The first person to correctly answer this question wins the book: What is the title of Lisa Glatt’s acclaimed first novel? Please use the subject line “Women on the Edge” in your email, and please also include your mailing address. Previous winners excluded.
Update: Kimberly L. from San Carlos gets the book.
Over at Poets and Writers, Joe Woodward goes in search of David Foster Wallace, and finds that:
Everything I know about DFW (even his wanton use of acronyms in place of proper nouns) I know secondhand—through his books, a few printed interviews, reviews, and critical studies. It’s not that I haven’t tried to pose some questions directly to the writer himself, to ferret out a few insights from the man Sven Birkerts—in a review of Infinite Jest for the Atlantic Monthly in 1996—called “a wild-card savant.” No, my search to find the real DFW has been impeded by agent and publicist alike: I’ve been stonewalled. Whether he is “publicity shy,” as his publicist contends, or whether he’s weaving a web of literary mystique about himself, I do not know.
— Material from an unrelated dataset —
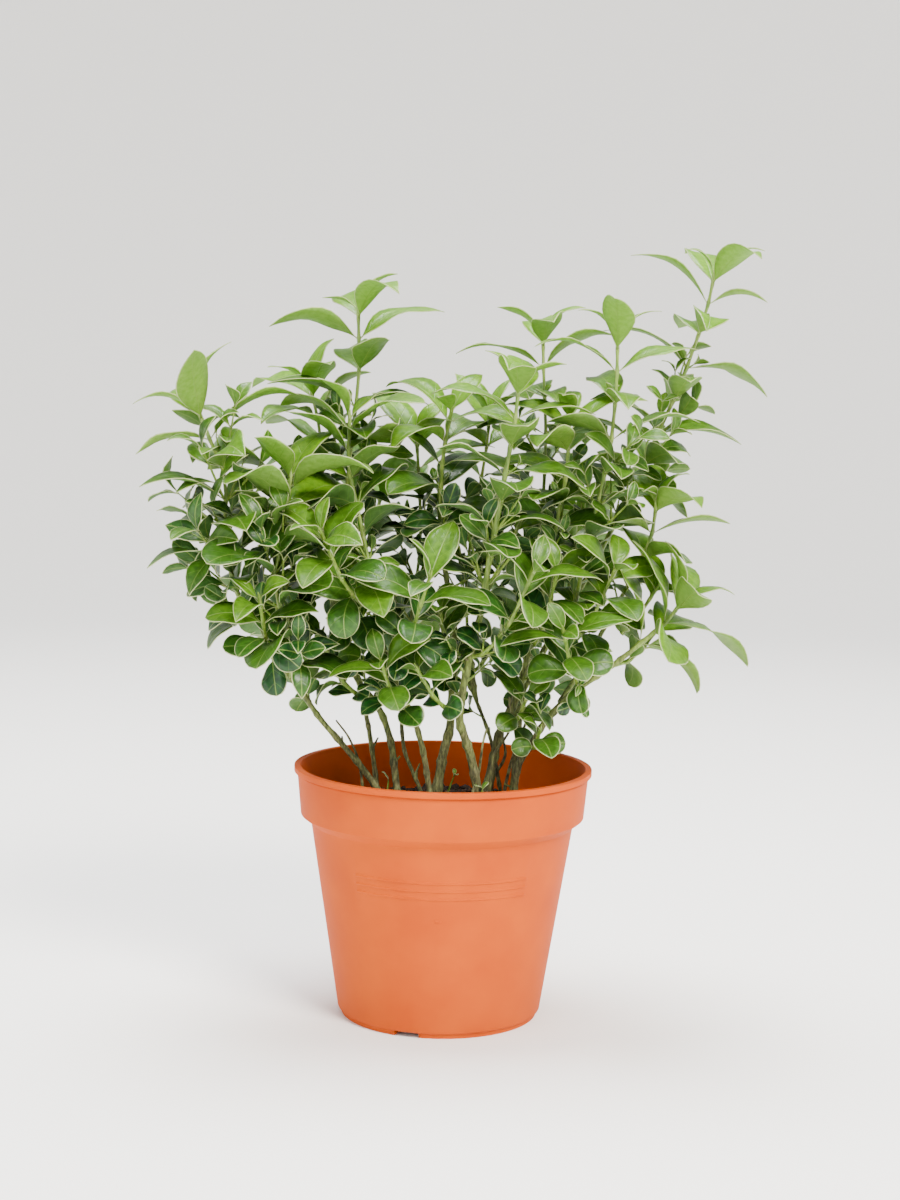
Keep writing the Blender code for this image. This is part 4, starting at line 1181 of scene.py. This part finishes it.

And, it seems more and more likely, I never will.
You can read the full article here.
According to Jeune Afrique, a young Moroccan entrepreneur named Nabil Alami (no relation) has started an online site where the faithful can purchase live lambs for the sacrificial rites of Eid. Compare weights, sizes, and colors, without having to trek to the souk and deal with the smells and sounds of hundreds of bleating sheep. Plus, you can choose your delivery date, which means you don’t have to keep, feed, and clean after the animal for the days leading up to the feast. Demand was so high that the farm he had contracted with sold out. Now he wants to expand his business to include celebrations for weddings and births, etc.
Or, you know, you can just donate the Eid money to charity.